Healthcare concerns take centre stage at First Minister’s Questions

Exchanges over deaths at Glasgow hospital and Covid vaccine booster rollouts.

Healthcare concerns take centre stage at First Minister’s QuestionsSNS Group

I get a slightly uncomfortable feeling when the heartache of those who have suffered a tragic loss in the NHS is raised directly in parliament.

Not because it is not appropriate to do so, but because questions and answers in the hands of politicians threaten to relegate grief ahead of a defence of reputations.

And when exchanges threaten to become bad tempered, I always ask, what do those who are grieving make of this? At FMQs, both opposition and government just about stayed within the limits of acceptable disagreement.

Scottish Labour leader Anas Sarwar has been a determined champion of parents unhappy with the explanations given of the deaths of loved ones at Glasgow’s Queen Elizabeth hospital.

It is his job to ask difficult questions and to use parliament to advocate on behalf of those who feel powerless and without a voice. After all, if the national legislature cannot give a voice to the voiceless, who can?

Today, he raised the death of a six-month-old baby, which he said was linked to a bacterial infection associated with the water supply at the hospital. He said the baby’s mother had no confidence in the health board. It was yet another voice adding to others who have expressed similar views.

The difficulty for any opposition leader is to know when to draw a line. Being measured in your pursuit of answers in specific cases can be misinterpreted as an attack on the reputation of an entire hospital.

Yesterday, clinicians at the hospital felt that claims made in parliament undermined public confidence in the entire range of services provided by the hospital. There is always a risk that when a narrative takes hold, its frequent repetition helps instil a reputation for scandal in the public consciousness.

Anas Sarwar has always trained his opprobrium on managers of the health board, not the frontline staff, but some of those staff feel the attrition over who should be accountable for hospital-acquired infections and deaths reflects on them, as well as those who run and plan the service.

There is no easy way to square an opposition’s duty to scrutinise with an injunction to hold back in case your concerns on specific issues leads to a more general feeling that a hospital cannot perform its tasks professionally.

The First Minister was bullish in her defence of the government’s handling of the issues surrounding the hospital, rejecting Sarwar’s view that she has chosen the side of the health board over the concerns of patients. 

Nicola Sturgeon told him that his ‘sack the board’ demand was not the right call, certainly not in the midst of a pandemic. If she thought issues would disappear by sacking the board, she would do precisely that.

This will not go away. At the heart of the issue is accountability.

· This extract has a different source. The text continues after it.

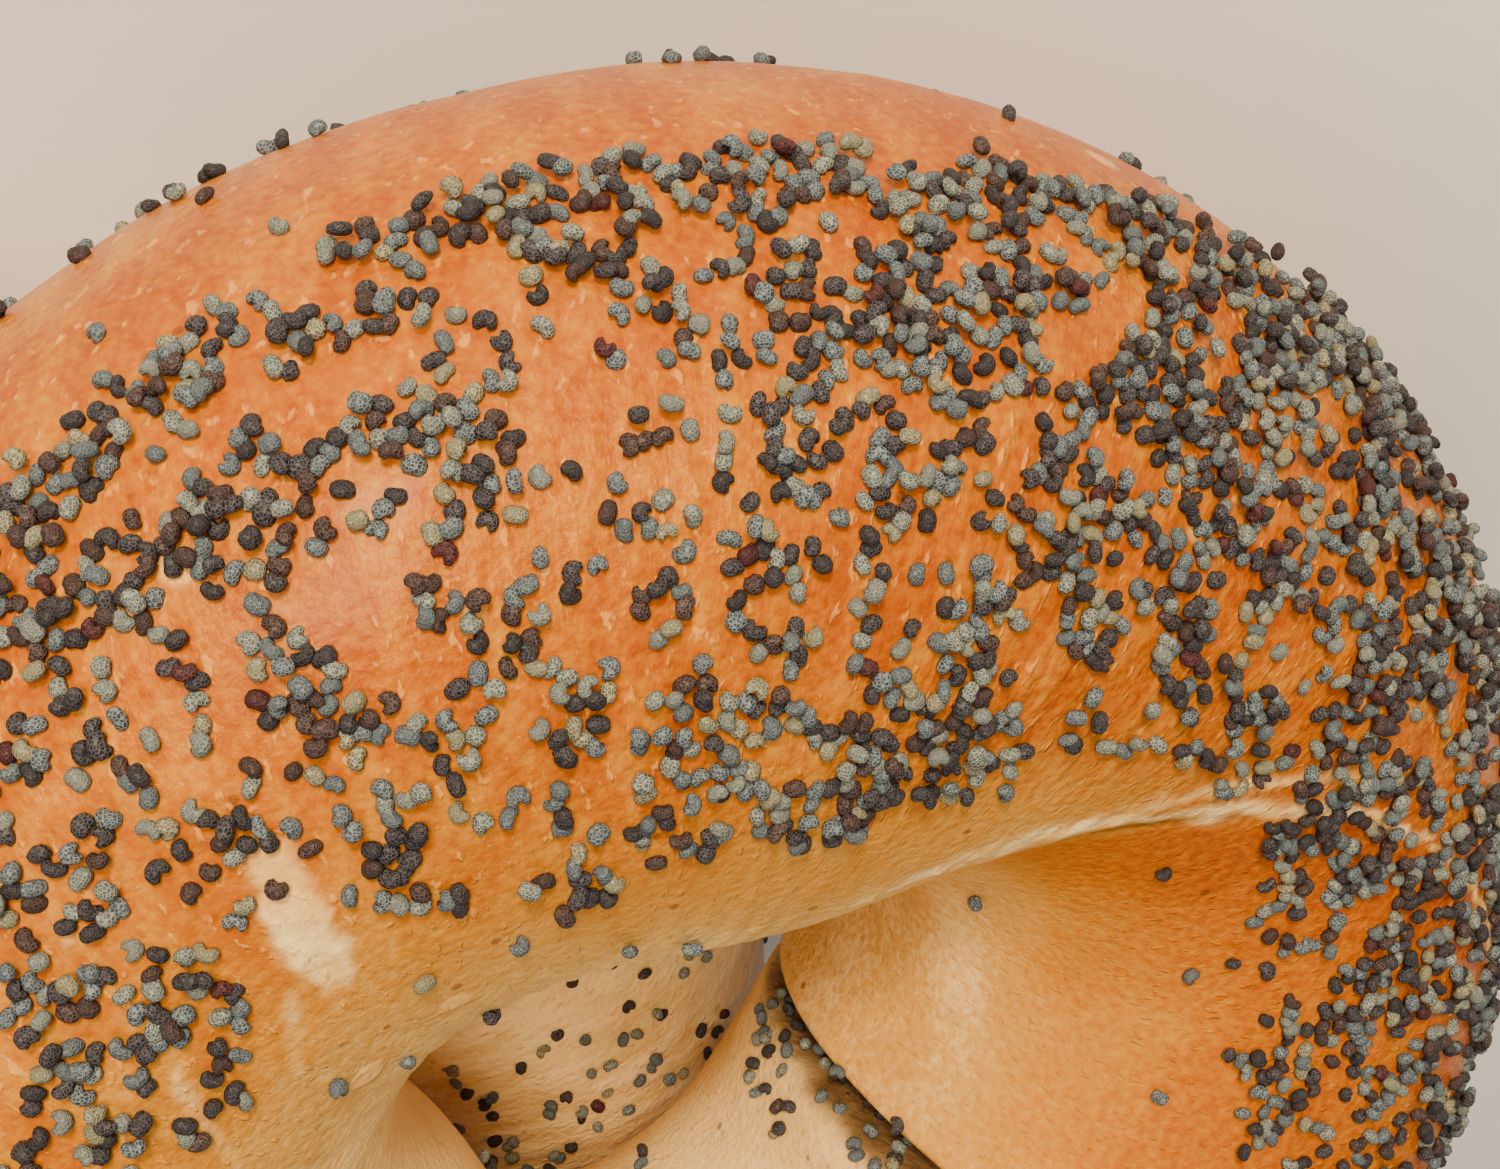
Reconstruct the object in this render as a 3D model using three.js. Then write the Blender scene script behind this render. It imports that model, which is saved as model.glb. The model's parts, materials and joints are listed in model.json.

In the first instance, it is for clinicians to explain matters to patients and for the health board to ensure that every patient gets the answers they seek. It is for managers to explain and defend publicly their decision making.

In the case of the health board, it seems that accountability extends to issuing statements and seeking the cover of elected politicians who oversee but do not provide healthcare systems. The health board should be taking to the airwaves every day to reassure the public. That is the least they can do in the accountability stakes.

Douglas Ross, the Scottish Conservative leader, raised the issue of the booster jag rollout, arguing there was a backlog of nearly two million jags. He slammed the government’s communications on booster jags, saying they were a mess. 

He took MSPs through a timeline of what the national clinical director and First Minster had said earlier in the week and contrasted that with people being turned away from vaccination centres.

The FM apologised but rejected the general charge, saying only a small number of people had been turned away after the rules on vaccination changed. She said that Scotland had the fastest vaccination rates in the UK and that was true of the first two doses as well as the booster.

Again, it is quite proper for Ross to raise these issues. He merely reflects the frustration of those who booked an appointment and turned up only to be turned away.  He also called for mass vaccination centres to ramp up the rate at which people are jagged.

The government benches groaned when Ross spoke, believing him to be making a crisis out of an issue for a small number of people. The longer the exchanges went on, the more impatient became his tone and that of the First Minister.

I did think, for those affected, they simply want to know that the system will work. The latter, angry exchanges jarred.

But then again, all accountability is inevitably rooted in the concerns, not only of people but of their advocates, the politicians.